No fue fácil sacar a la Unión Soviética (URSS) de América Latina en el siglo XX. Costó una generación de jóvenes (guerrilleros) encantados por altos ideales. Muchos, ni ancianos, hoy se percatan que fueron piezas de un ajedrez global movidas por los rusos (Castro mediante). Al frente, las piezas eran movidas por los norteamericanos. Es que los latinoamericanos somos provincianos cándidos, llenos de ínfulas. No percibimos lo mundial, no avizoramos nuestros grandes intereses. Tomamos bando por noveleros, por ideología (esa forma menor de la fe) o por roer alguna corruptela. Pasamos de ser épicos a nimios, pero nunca somos realistas. Preferimos seguir siendo periféricos, en “estado de ingenuidad”. Con nuestros recursos naturales podríamos ser una potencia civilizatoria. Pero, en fin, ratón no es castor.
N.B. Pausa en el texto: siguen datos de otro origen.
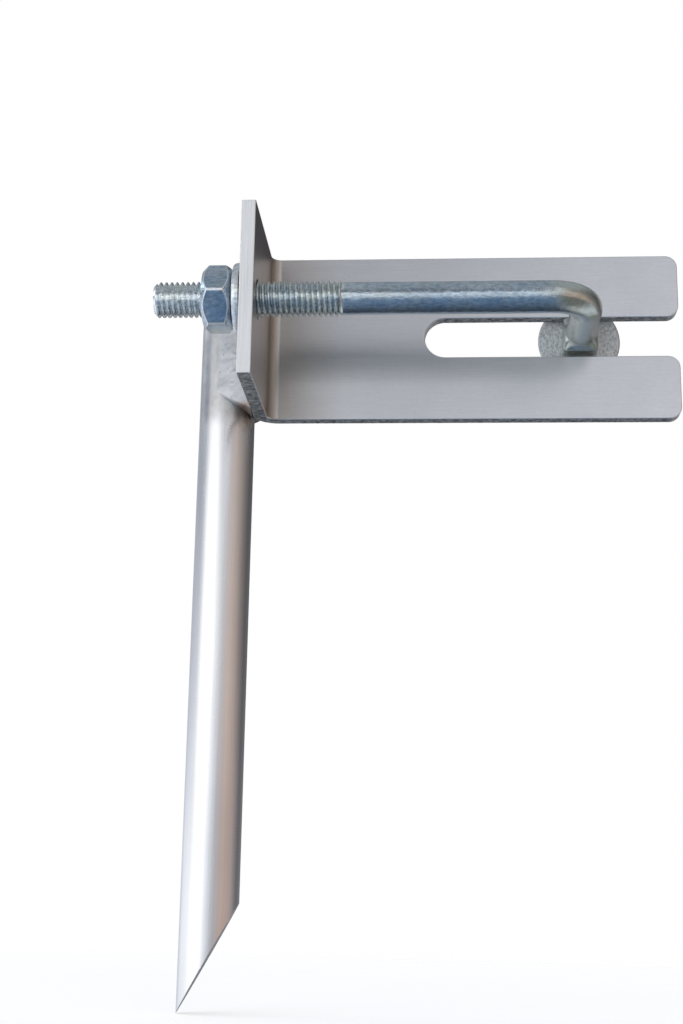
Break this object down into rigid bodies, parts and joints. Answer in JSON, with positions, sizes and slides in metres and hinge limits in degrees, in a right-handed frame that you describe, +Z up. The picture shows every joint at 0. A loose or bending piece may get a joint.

Cuando cayó la URSS y los gringos se amistaron con los chinos, quedamos a la deriva: medio liberales, medio socialdemócratas. Sin decisiones propias. Un día, Castro (¡otra vez!) acicateado por los chinos y, otra vez, por los rusos usó las ruinas de su plataforma anterior para remodelar una toma “democrática” del continente: el socialismo del siglo XXI. E hizo pampa rasa. Erradicaron las empresas locales y las occidentales y abrieron los países a chinos y rusos. Ese es el logro del socialismo del siglo XXI. Como los gringos no los detienen, los demócratas latinoamericanos andamos lloriqueando porque el otro bando tiene matón y nosotros no. ¿Quién podrá defendernos?
Ahora, con López Obrador, van por México y por Perú, descomponiendo el sistema político (la vieja treta). ¿Nos quedaremos esperando que Trump venga a socorrernos o ya es tiempo de ponernos los pantalones?